Given his conservative stance, there’s no surprise if Coward’s letters and his song lyrics include some stereotyping slurs applied to women, people of color, Jews (or “Jewesses,” to use a term he favored); but then white males both gay and straight get their knocks, too, so I guess you’d have to call it equal-opportunity bigotry, fairly mild for the period before the post-colonial consciousness-raising of the 1960’s and 70’s. Meanwhile, he’s satirical about England as well (in “Mad Dogs and Englishmen”):
It seems such a shame
When the English claim the earth
That they give rise to such hilarity and mirth.

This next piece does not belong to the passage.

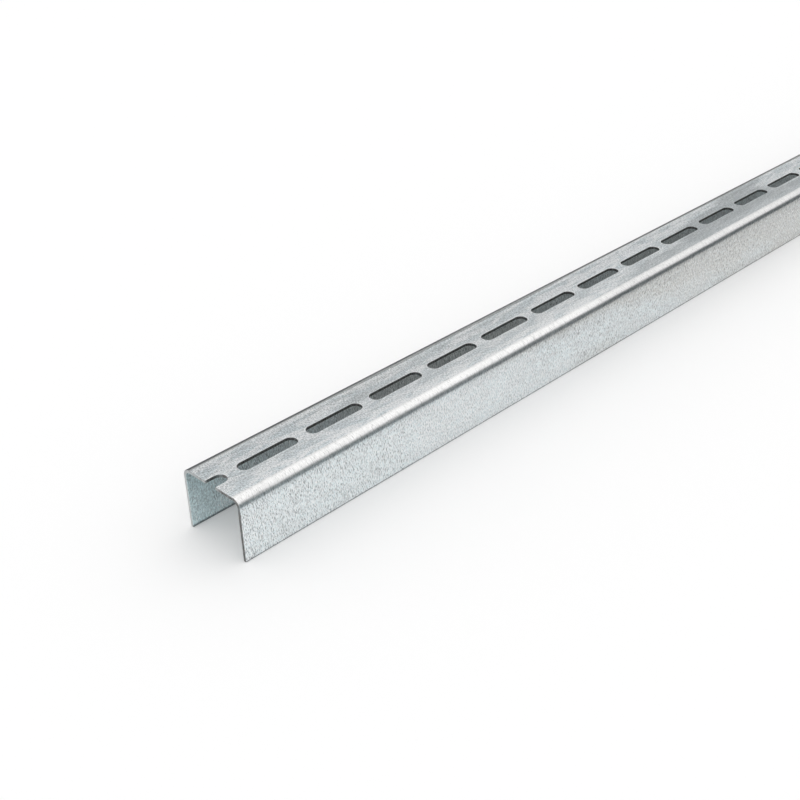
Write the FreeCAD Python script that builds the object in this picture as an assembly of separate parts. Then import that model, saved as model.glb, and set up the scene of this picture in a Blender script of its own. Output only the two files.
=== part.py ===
# A slotted stud channel for stiffening drywall framing, as at door openings.
# The real one is a single strip of hot-dip galvanised steel. It is punched with a row of
# slots and then roll-formed into a U: a slotted web and two plain flanges.
# It lies with its web up and stands on the edges of its flanges.
# X runs along the channel, Y across its web and Z up. The origin is on the floor, under
# the middle of the channel. Every size is in millimetres.

import FreeCAD, Part
import math
import os

# The rolled section
LENGTH = 2600.0
WEB_WIDTH = 48.8
FLANGE_HEIGHT = 40.0
SHEET_THICKNESS = 2.0
INNER_BEND_RADIUS = 3.5

# The row of slots along the middle of the web
SLOT_PITCH = 50.0
SLOT_LENGTH = 41.0
SLOT_WIDTH = 8.8
# The strip is punched before it is cut to length, so a cut goes through a slot:
# this is how deep the rest of that slot runs into the channel at its -X end.
END_NOTCH_DEPTH = 10.5

# How far a punch stands out past each face of the web
PUNCH_OVERRUN = 1.0


def point(x, y, z):
    return FreeCAD.Vector(x, y, z)


def round_corner(centre, radius, start_angle, end_angle):
    """A quarter bend in the YZ plane, from one angle to the other, in degrees from +Y."""
    around = []
    for angle in (start_angle, (start_angle + end_angle) / 2, end_angle):
        turn = math.radians(angle)
        around.append(centre + point(0, radius * math.cos(turn), radius * math.sin(turn)))
    return Part.Arc(*around).toShape()


def sheet_side(half_width, height, bend_radius):
    """One side of the bent sheet as edges, from the foot at -Y over the web to the foot at +Y."""
    bend_y = half_width - bend_radius
    bend_z = height - bend_radius
    return [
        Part.makeLine(point(0, -half_width, 0), point(0, -half_width, bend_z)),
        round_corner(point(0, -bend_y, bend_z), bend_radius, 180, 90),
        Part.makeLine(point(0, -bend_y, height), point(0, bend_y, height)),
        round_corner(point(0, bend_y, bend_z), bend_radius, 90, 0),
        Part.makeLine(point(0, half_width, bend_z), point(0, half_width, 0)),
    ]


def rolled_section():
    """The face of the section, between the outer and the inner side of the sheet."""
    half_web = WEB_WIDTH / 2
    half_gap = half_web - SHEET_THICKNESS
    outer = sheet_side(half_web, FLANGE_HEIGHT, INNER_BEND_RADIUS + SHEET_THICKNESS)
    inner = sheet_side(half_gap, FLANGE_HEIGHT - SHEET_THICKNESS, INNER_BEND_RADIUS)
    sheared_edges = [
        Part.makeLine(point(0, side * half_web, 0), point(0, side * half_gap, 0))
        for side in (-1, 1)
    ]
    outline = Part.Wire(Part.__sortEdges__(outer + inner + sheared_edges))
    return Part.Face(outline)


def slot_punch():
    """The punch for one slot: round-ended, lying along X, with its +X tip at the origin."""
    radius = SLOT_WIDTH / 2
    near = -SLOT_LENGTH + radius
    far = -radius
    bottom = FLANGE_HEIGHT - SHEET_THICKNESS - PUNCH_OVERRUN
    depth = SHEET_THICKNESS + 2 * PUNCH_OVERRUN
    outline = Part.Wire([
        Part.makeLine(point(near, -radius, bottom), point(far, -radius, bottom)),
        Part.Arc(
            point(far, -radius, bottom), point(0, 0, bottom), point(far, radius, bottom)
        ).toShape(),
        Part.makeLine(point(far, radius, bottom), point(near, radius, bottom)),
        Part.Arc(
            point(near, radius, bottom),
            point(-SLOT_LENGTH, 0, bottom),
            point(near, -radius, bottom),
        ).toShape(),
    ])
    return Part.Face(outline).extrude(point(0, 0, depth))


def slot_punches():
    """Every punch that meets the channel: the cut slot at each end and all those between."""
    one_punch = slot_punch()
    punches = []
    tip = END_NOTCH_DEPTH
    while tip - SLOT_LENGTH < LENGTH:
        punch = one_punch.copy()
        punch.translate(point(tip - LENGTH / 2, 0, 0))
        punches.append(punch)
        tip += SLOT_PITCH
    return punches


def stud_channel():
    """The whole channel: the section rolled out to its length, less the slots."""
    section = rolled_section()
    section.translate(point(-LENGTH / 2, 0, 0))
    rolled = section.extrude(point(LENGTH, 0, 0))
    return rolled.cut(Part.makeCompound(slot_punches()))


def main():
    os.makedirs("parts", exist_ok=True)
    channel = stud_channel().Solids[0]
    channel.exportStep("parts/stud_channel.step")
    print("stud_channel", channel.isValid(), round(channel.Volume), len(channel.Faces), "faces")


main()
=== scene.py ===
import math
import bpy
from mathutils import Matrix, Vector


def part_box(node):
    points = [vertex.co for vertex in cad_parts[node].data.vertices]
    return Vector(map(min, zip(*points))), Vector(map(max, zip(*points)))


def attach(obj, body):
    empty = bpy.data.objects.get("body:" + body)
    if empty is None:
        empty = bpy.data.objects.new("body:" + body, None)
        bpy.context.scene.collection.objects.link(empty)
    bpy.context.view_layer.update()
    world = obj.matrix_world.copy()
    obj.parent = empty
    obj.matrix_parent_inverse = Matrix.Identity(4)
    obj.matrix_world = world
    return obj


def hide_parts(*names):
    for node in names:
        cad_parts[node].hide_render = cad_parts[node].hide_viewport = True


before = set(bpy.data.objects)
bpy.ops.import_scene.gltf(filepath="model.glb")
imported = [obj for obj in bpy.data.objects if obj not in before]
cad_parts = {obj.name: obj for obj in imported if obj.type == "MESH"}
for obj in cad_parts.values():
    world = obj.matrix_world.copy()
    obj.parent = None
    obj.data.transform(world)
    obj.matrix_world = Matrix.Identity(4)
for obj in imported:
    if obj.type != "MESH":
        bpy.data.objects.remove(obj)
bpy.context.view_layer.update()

from types import SimpleNamespace

import bmesh
import bpy
from mathutils import Matrix, Vector

# Dresses the slotted stud channel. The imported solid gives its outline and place; the
# channel that shows is modelled again as sheet, with round bends and rolled edges.
# Sizes are in metres in the shared frame: X along the channel, Y across the web, Z up.

bl_info = {
    "name": "Slotted stud channel",
    "version": (1, 0, 0),
    "blender": (4, 5, 0),
    "location": "3D View > Sidebar > Channel",
    "description": "Models a slotted stud channel in galvanised sheet and its studio",
    "category": "Add Mesh",
}

CHANNEL_LOW, CHANNEL_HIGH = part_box("stud_channel")


class ChannelSizes(bpy.types.PropertyGroup):
    """The sizes of the rolled and punched sheet."""

    length: bpy.props.FloatProperty(
        name="Length", description="Length of the channel",
        default=CHANNEL_HIGH.x - CHANNEL_LOW.x, unit="LENGTH",
    )
    web_width: bpy.props.FloatProperty(
        name="Web width", description="Width over both flanges",
        default=CHANNEL_HIGH.y - CHANNEL_LOW.y, unit="LENGTH",
    )
    height: bpy.props.FloatProperty(
        name="Flange height", description="Height from the floor to the top of the web",
        default=CHANNEL_HIGH.z - CHANNEL_LOW.z, unit="LENGTH",
    )
    sheet: bpy.props.FloatProperty(
        name="Sheet", description="Thickness of the sheet", default=0.002, unit="LENGTH",
    )
    bend: bpy.props.FloatProperty(
        name="Bend radius", description="Outer radius of both bends",
        default=0.0055, unit="LENGTH",
    )
    pitch: bpy.props.FloatProperty(
        name="Slot pitch", description="From one slot to the next", default=0.05,
        unit="LENGTH",
    )
    slot_length: bpy.props.FloatProperty(
        name="Slot length", description="From end to end of a slot", default=0.041,
        unit="LENGTH",
    )
    slot_width: bpy.props.FloatProperty(
        name="Slot width", description="Across a slot", default=0.0088, unit="LENGTH",
    )
    first_slot: bpy.props.FloatProperty(
        name="First slot", default=-1.31, unit="LENGTH",
        description="Place along X of the middle of the slot that the cut goes through",
    )
    edge_roll: bpy.props.FloatProperty(
        name="Edge roll", description="How far the shear rolls an edge of the sheet over",
        default=0.0003, unit="LENGTH",
    )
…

Most of us agree that there’s an absolving aspect to humor; it functions something like a moral holiday and fairly soon gives way to seriousness and responsibility, once the party’s over. Coward was nearly always funny, through slapstick, irony, verbal ingenuity, satire, and philosophic wit. Maybe we don’t actually want to attend the “Marvellous Party” his signature song describes, but it’s amusing to read about the quintessential mad bash, a pleasant means of access to the cultural moment when London’s “Bright Young Things” of the 20’s were brandishing their cigarette-holders, jeering at fools, gulping down their sidecars, dancing to Dixieland jazz, making brittle comments about each other, and being frightfully advanced about sex.